You might want to make it smaller, to make nursery collections take place more often, or for the nursery collections to be done in a smaller amount of time, or you might want to make it larger, to allow a player for example to go through an entire game level without ever hitting the garbage collector.

To change the nursery size, set the nursery-size flag to the size in bytes that you want for the nursery. The nursery size must be a power of two and specified in bytes. Just like the major heap size configuration, you can use the “k”, “m” and “g” suffixes as shortcuts for kilobyte, megabyte and gigabyte respectively.

Stack Scanning

On some platforms, SGen can scan your stacks precisely (Linux), in other platforms, it can only scan the stack conservatively.
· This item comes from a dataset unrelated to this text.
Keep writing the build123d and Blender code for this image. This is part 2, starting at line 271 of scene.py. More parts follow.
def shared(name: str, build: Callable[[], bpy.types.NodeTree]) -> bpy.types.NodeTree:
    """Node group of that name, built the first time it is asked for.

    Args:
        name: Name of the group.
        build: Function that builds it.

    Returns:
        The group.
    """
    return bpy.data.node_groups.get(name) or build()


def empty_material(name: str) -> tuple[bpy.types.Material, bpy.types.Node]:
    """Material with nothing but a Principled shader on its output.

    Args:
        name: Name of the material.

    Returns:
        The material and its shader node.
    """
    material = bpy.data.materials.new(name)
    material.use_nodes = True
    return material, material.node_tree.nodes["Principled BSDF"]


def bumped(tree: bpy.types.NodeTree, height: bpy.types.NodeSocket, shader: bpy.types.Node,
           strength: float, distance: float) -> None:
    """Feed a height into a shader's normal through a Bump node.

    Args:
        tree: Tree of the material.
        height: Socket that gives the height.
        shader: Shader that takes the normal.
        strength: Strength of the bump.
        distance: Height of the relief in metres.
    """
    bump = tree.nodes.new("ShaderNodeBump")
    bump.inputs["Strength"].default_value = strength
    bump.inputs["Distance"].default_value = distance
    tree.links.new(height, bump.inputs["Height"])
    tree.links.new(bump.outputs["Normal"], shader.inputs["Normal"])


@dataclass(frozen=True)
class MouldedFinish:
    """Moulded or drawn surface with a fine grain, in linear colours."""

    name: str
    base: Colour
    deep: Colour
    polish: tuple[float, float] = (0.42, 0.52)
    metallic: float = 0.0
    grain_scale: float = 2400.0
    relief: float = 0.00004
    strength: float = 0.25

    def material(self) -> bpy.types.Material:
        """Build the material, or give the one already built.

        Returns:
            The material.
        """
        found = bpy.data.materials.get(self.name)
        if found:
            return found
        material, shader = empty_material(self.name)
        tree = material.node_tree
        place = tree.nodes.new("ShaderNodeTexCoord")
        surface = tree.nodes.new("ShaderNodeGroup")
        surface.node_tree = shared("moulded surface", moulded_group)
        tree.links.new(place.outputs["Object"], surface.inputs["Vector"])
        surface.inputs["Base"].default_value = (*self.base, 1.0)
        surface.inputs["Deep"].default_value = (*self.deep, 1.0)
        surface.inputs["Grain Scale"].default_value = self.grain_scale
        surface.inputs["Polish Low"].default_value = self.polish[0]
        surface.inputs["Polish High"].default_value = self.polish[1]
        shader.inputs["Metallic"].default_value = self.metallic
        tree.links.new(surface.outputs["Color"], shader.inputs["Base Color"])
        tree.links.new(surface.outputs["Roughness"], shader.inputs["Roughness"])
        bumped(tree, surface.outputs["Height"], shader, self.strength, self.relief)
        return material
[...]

Precise stack scanning removes false positives when it comes to determining whether an object is alive or not, but it requires more memory to be used at runtime for bookkeeping purposes.

Configuring SGen

To set any of the variables discussed so far, you must set the environment variable MONO_GC_PARAMS and pass the options discussed in this article separated by commas.

In addition to the various options to configure SGen, you can learn more about the behavior of your application by using some of the SGen debugging flags. This is done by setting the MONO_GC_DEBUG environment variable when using SGen.

You can learn more about the debugging options for SGen from Mono’s manual page: mono(1).

Profiling

On systems that have DTrace (Solaris, MacOS X), Mono is able to report the SGen Garbage Collector events to Dtrace. See the SGen_DTrace page for details on how to use DTrace with Sgen to profile your application.